Avant de rencontrer Chris Marker, connaissiez vous ses films ?
Je connaissais bien sûr la Jetée, mais je ne connaissais pas encore toute la cosmogonie Chris Marker.

Dans quelles circonstances l'avez-vous rencontré ?
J’avais à peu près 16 ans quand je l’ai rencontré Chris. Dominique Païni, qui n’était pas encore directeur de la Cinémathèque française, organisait régulièrement des stages d’initiation au cinéma pour PEUPLES ET CULTUREs. Ces stages accessibles à tous les jeunes permettaient de découvrir des œuvres rares, suivies de débats avec les auteurs.
C’était absolument formidable ; On habitait tous dans une grande maison, on voyait des films magnifiques et on en parlait ensuite pendant des heures. Je retrouvais l’ambiance passionnée de la Cinémathèque d’Alger que j’avais fréquentée durant toute mon enfance.
Chris était venue présenter L’Ambassade et nous avions longuement parlé ensuite de son film et du Château de l’araignée de Akira Kurosawa.  Chris a toujours eu une fascination pour Shakespeare.

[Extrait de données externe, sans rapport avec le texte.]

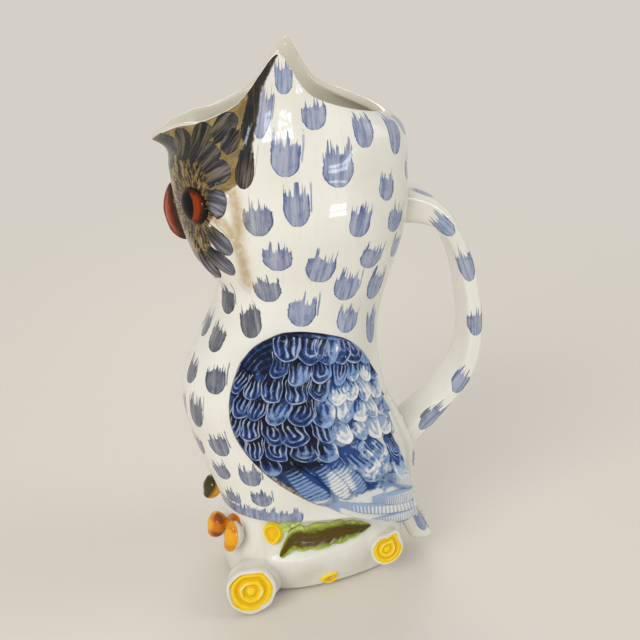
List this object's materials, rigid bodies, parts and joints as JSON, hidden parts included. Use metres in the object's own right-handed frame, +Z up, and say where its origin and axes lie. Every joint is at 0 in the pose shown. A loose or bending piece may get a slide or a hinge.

Je l’ai vu disparaître sur sa moto et nous ne nous sommes pas revus pendant quelques années.
J’ai de nouveau entendu parler de lui en 86, au moment de l’émission TAXI que je présentais sur la Sept. J’interviewais des personnalités dans une grande Cadillac noire. Le producteur de l’émission  Philippe Alfonsi était très fier de m’annoncer que nous avions un véritable fan : C’était Chris. Cela m’avait fait vraiment plaisir. Chris a toujours été un spectateur actif, donnant son avis très tranché sur les programmes.
Nous nous sommes retrouvés par le biais de la philosophie : Je participais à la création du journal « la légende du siècle » dirigé par Roland Castro. A l’époque, je cherchais à vendre le concept d’une émission de philosophie avec mon co-auteur Marc Sautet, avec qui nous avions lancé les premiers café-philos. Nous avions présenté le concept à plusieurs producteurs mais aucun ne voulait se lancer dans cette aventure. J’avais contacté aussi Jean Pierre Ramsay, qui avait invité Chris à se lancer dans «  l’héritage de la chouette »
J’ai revu Chris par hasard à la Bastille et nous ne nous sommes plus quittés ! On se promenait dans Paris et Chris me montrait les endroits qu’il aimait. On parlait beaucoup et on s’écrivait. Lui, des lettres très courtes , toujours pleines d’humour et d’esprit. Moi, des lettres très longues .
Il tenait beaucoup à ce que je participe au banquet de Platon dans L’héritage de la chouette. J’y fais effectivement une furtive apparition, vêtue d’une longue robe  où je ponctue les discours d’une note pincée sur une lyre. Chris avait fait beaucoup de photos sur cette première séquence et me disait en riant que Simone Signoret avait commencé sa carrière  en faisant une brève apparition dans les Enfants du Paradis ! L’héritage de la chouette est un monument qui a failli disparaître car Onassis s’opposait à sa diffusion. Chris a dû faire un procès, qu’il a gagné, pour sauver sa série.

Que disait-il de vous ?
Chris me disait que pour lui, j’étais une héroïne évadée d’un livre de Giraudoux. Il me disait que mes dialogues étaient du pur Giraudoux.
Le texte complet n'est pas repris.